Collect every line in the records below that contains the word "None".

--------------------

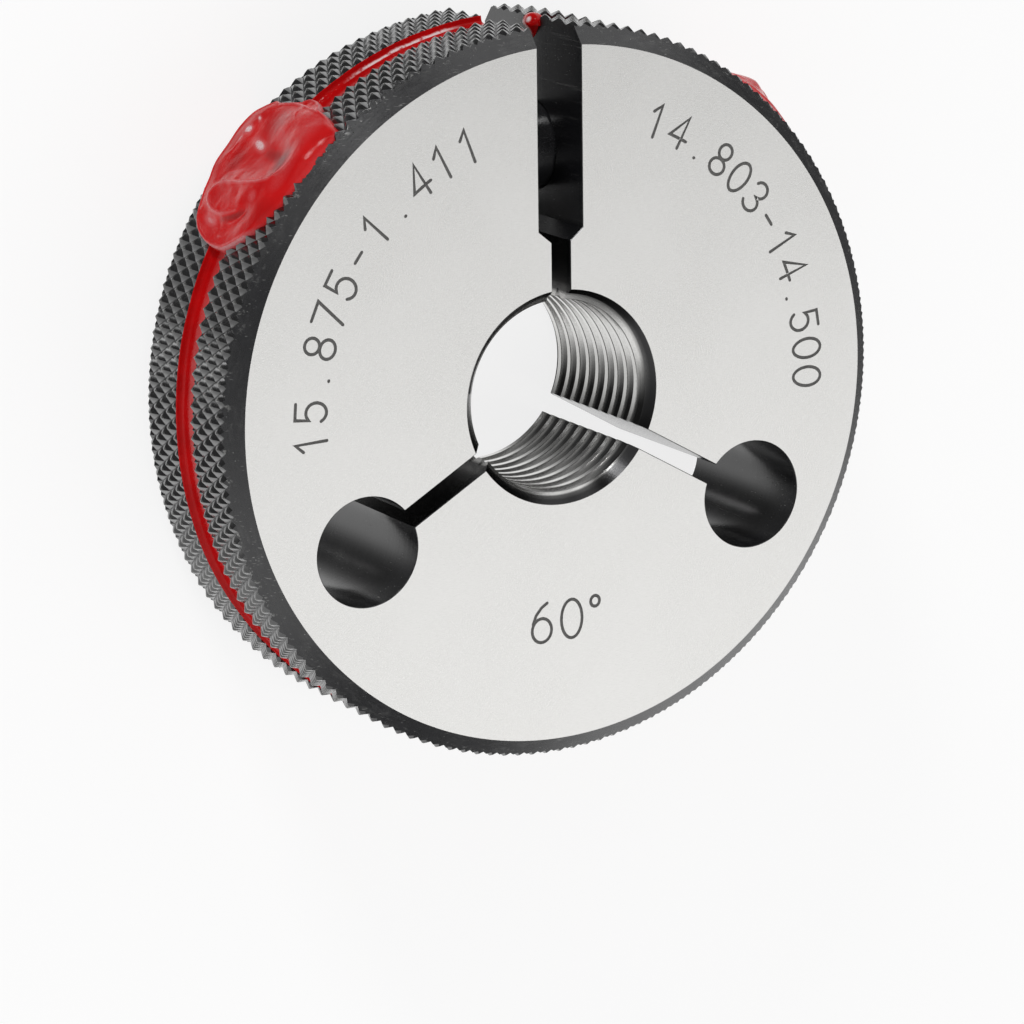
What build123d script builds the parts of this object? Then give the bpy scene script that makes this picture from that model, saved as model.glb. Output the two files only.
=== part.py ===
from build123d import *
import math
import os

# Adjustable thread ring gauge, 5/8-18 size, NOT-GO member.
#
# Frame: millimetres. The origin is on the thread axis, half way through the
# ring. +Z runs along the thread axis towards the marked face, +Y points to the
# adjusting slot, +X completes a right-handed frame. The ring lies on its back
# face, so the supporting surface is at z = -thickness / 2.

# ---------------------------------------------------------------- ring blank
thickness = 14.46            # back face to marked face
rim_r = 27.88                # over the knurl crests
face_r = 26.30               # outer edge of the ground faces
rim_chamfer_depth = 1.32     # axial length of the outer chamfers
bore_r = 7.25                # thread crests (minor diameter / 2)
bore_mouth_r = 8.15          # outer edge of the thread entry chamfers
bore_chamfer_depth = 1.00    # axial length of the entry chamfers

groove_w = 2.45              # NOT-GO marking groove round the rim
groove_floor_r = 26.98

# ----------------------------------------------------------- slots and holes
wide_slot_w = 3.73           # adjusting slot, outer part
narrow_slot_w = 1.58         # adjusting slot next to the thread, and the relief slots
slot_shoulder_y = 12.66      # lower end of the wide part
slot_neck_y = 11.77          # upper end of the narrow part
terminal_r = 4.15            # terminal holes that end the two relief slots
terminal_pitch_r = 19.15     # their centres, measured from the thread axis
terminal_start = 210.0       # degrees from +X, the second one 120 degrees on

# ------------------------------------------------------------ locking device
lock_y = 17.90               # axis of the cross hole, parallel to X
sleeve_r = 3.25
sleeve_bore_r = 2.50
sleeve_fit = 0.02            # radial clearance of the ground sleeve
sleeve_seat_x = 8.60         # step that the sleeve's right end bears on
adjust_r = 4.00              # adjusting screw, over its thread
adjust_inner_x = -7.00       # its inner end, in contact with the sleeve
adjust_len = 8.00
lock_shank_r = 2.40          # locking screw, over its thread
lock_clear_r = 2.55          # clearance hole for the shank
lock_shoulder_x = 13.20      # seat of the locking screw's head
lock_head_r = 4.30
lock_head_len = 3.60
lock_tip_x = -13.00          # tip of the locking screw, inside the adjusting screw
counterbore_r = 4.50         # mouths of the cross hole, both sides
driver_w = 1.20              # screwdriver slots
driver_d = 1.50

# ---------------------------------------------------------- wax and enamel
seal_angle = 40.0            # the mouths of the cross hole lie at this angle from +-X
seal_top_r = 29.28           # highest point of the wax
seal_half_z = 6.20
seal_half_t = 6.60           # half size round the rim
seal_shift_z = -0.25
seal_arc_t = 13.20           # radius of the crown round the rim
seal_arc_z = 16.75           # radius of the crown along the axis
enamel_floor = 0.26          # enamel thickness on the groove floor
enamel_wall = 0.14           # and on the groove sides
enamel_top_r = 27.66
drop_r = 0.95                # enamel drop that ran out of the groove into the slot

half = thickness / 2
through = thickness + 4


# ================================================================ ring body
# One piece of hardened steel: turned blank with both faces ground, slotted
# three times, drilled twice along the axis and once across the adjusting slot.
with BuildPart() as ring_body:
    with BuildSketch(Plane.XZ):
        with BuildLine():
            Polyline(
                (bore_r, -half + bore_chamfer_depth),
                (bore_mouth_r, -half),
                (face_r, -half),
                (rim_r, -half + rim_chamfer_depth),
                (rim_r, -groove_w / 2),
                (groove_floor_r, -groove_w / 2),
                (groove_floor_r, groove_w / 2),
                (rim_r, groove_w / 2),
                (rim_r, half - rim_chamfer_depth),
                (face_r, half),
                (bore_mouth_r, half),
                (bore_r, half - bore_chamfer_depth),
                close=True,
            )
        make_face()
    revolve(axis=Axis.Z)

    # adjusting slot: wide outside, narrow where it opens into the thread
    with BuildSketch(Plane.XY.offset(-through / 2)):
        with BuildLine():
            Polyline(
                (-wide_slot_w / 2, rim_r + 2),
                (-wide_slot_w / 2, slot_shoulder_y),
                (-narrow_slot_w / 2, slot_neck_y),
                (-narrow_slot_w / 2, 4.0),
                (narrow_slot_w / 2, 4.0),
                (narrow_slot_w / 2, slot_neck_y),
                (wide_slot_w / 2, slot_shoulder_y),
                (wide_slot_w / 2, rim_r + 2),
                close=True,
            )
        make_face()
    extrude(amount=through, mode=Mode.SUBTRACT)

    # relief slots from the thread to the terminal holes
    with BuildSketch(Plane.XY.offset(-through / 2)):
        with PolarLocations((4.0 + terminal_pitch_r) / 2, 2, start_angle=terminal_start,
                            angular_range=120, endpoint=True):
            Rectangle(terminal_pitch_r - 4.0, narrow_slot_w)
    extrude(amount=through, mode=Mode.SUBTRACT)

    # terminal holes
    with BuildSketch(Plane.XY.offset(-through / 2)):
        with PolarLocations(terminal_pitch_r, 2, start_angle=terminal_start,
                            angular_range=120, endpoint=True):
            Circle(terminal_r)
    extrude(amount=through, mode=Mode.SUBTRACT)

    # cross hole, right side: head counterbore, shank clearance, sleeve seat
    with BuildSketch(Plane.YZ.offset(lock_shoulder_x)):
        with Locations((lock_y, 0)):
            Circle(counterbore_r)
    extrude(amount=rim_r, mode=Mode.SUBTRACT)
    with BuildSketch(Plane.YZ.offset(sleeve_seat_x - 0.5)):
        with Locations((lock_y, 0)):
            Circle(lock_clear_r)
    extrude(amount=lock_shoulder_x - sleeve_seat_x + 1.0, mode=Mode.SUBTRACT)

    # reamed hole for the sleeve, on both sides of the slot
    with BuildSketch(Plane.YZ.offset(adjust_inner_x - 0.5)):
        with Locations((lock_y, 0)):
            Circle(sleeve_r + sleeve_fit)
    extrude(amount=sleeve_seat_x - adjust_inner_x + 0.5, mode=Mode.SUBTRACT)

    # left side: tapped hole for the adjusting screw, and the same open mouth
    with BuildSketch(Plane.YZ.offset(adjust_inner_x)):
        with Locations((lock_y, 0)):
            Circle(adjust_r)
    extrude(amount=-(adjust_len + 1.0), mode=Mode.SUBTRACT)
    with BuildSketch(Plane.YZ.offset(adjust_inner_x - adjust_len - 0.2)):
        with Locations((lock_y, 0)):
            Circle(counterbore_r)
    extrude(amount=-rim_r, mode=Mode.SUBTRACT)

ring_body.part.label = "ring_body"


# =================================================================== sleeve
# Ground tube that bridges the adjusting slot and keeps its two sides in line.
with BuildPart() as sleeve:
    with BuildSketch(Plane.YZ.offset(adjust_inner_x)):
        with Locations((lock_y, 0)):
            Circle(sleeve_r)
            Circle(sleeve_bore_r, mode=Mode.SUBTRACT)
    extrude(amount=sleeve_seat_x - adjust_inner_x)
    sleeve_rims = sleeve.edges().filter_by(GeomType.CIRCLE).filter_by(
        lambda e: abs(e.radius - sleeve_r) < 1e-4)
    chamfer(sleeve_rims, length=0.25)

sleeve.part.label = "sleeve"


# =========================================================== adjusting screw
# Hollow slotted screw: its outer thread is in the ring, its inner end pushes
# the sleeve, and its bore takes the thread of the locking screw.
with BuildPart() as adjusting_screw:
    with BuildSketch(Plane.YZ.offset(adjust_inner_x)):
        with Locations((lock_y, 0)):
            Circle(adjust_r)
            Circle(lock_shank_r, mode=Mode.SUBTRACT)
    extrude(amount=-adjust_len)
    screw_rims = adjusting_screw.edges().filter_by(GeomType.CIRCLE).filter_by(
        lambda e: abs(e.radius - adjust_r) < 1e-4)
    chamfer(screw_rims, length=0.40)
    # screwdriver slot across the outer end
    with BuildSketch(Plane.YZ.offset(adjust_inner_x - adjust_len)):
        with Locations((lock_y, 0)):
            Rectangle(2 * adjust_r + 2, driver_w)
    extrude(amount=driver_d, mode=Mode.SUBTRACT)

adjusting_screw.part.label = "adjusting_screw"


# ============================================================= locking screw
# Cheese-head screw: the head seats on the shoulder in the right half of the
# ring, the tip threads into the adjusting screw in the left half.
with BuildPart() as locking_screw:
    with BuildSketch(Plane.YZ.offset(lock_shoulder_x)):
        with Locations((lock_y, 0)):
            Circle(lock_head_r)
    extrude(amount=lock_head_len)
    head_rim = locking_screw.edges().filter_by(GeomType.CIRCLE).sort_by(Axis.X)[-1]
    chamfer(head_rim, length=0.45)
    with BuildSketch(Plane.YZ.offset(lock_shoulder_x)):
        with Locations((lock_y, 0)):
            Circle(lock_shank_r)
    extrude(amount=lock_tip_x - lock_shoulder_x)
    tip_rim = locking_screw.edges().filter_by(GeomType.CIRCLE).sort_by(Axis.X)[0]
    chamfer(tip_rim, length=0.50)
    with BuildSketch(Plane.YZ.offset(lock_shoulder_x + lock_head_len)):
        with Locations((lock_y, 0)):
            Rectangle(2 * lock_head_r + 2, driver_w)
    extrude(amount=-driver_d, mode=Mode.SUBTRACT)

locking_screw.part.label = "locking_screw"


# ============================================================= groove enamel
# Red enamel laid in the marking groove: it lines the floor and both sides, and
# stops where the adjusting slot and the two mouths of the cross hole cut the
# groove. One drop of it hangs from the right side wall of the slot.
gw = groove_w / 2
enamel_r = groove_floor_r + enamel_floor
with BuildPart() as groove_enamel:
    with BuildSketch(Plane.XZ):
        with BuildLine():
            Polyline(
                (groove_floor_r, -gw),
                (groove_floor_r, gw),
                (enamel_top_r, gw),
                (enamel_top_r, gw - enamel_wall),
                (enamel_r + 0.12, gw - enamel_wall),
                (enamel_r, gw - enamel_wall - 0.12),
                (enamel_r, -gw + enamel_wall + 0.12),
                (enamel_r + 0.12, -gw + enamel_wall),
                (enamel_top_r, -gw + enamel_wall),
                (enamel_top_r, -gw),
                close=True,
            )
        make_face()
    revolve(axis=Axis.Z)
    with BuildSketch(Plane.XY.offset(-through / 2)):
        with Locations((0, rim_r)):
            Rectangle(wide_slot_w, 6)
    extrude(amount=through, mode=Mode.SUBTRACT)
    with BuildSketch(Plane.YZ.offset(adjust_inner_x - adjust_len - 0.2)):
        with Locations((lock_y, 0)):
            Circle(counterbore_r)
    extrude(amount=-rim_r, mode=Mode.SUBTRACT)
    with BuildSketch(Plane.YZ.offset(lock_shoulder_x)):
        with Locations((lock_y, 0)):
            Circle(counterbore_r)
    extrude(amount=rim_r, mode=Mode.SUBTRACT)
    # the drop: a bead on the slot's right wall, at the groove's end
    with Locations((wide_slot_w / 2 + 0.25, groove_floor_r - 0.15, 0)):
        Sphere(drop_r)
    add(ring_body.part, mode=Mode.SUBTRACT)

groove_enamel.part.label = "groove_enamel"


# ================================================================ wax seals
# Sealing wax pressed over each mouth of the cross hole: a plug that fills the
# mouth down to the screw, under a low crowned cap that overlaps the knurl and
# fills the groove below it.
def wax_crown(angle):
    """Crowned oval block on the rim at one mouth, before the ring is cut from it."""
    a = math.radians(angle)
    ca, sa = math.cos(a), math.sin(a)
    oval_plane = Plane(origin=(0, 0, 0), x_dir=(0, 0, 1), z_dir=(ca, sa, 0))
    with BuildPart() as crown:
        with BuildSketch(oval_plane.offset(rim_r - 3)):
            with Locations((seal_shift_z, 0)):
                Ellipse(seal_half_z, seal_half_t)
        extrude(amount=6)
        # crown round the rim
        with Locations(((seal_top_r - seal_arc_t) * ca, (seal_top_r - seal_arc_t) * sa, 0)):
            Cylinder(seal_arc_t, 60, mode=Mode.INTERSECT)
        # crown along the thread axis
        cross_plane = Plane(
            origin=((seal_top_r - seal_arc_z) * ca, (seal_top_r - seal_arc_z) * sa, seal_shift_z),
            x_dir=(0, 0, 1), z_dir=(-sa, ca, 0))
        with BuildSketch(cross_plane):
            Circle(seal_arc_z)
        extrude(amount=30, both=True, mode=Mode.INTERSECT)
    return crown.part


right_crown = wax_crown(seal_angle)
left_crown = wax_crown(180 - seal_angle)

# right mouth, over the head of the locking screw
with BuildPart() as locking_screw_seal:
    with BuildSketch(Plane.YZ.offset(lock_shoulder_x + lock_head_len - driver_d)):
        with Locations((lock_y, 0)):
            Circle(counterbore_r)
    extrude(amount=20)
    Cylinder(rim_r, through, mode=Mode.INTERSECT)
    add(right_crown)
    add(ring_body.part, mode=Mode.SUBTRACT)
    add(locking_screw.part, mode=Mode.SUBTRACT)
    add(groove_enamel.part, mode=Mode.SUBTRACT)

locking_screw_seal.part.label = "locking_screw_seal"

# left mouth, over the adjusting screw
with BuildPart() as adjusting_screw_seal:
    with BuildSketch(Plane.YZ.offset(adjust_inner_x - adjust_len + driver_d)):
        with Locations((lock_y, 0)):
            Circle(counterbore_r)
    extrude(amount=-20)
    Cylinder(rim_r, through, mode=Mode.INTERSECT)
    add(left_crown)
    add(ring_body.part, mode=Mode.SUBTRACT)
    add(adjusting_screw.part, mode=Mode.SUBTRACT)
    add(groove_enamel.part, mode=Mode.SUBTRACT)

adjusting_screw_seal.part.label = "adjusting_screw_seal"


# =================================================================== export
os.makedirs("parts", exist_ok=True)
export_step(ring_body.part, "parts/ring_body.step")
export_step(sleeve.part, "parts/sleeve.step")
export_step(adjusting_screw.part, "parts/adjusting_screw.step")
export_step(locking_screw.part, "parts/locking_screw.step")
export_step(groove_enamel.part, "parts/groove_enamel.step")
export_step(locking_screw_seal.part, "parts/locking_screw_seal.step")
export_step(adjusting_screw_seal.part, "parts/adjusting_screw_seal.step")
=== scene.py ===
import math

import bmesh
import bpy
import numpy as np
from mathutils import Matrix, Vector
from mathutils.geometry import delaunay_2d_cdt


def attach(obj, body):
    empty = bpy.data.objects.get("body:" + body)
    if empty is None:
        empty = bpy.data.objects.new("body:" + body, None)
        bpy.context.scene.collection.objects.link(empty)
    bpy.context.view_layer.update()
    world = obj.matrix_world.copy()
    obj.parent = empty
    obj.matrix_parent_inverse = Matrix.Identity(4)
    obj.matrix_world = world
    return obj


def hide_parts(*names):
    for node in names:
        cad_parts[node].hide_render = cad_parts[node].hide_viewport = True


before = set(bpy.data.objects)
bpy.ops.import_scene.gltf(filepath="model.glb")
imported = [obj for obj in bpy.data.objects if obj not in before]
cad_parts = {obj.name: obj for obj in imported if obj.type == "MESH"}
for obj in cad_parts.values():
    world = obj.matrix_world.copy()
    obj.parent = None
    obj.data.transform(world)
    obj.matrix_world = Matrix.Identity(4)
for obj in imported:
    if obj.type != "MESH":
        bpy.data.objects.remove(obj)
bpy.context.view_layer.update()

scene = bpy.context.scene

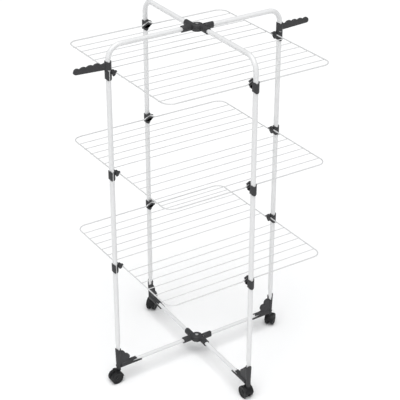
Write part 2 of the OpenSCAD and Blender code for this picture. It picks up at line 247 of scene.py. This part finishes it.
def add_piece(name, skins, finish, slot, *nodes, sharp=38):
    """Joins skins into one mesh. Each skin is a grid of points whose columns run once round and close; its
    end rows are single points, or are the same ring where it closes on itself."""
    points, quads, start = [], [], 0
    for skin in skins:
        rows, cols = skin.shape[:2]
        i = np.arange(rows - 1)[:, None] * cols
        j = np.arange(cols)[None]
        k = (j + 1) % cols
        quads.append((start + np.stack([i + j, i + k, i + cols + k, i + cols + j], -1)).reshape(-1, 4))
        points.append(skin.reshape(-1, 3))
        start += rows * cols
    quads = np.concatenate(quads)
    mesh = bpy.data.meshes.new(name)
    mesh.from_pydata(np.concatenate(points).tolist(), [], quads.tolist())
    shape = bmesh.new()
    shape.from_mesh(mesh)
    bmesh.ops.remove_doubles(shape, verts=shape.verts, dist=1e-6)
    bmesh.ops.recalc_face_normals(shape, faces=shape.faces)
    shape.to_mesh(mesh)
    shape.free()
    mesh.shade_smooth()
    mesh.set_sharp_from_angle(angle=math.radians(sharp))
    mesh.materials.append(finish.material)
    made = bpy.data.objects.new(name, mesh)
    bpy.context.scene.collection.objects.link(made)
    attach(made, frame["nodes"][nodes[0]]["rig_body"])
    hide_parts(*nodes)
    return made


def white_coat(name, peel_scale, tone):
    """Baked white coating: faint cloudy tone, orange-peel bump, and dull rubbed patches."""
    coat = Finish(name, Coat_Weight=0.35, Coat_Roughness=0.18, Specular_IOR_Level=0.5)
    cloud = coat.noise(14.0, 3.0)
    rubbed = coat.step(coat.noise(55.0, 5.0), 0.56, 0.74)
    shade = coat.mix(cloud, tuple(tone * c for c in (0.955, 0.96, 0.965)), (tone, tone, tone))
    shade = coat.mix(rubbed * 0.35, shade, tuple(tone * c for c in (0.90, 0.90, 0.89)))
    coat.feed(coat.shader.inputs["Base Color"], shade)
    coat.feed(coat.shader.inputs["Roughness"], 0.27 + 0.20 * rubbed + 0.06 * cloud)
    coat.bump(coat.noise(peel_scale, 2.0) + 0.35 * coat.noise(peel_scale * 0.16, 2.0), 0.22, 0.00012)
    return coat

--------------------

Final result:
    if empty is None:
        empty = bpy.data.objects.new("body:" + body, None)
    obj.parent = None
        i = np.arange(rows - 1)[:, None] * cols
        j = np.arange(cols)[None]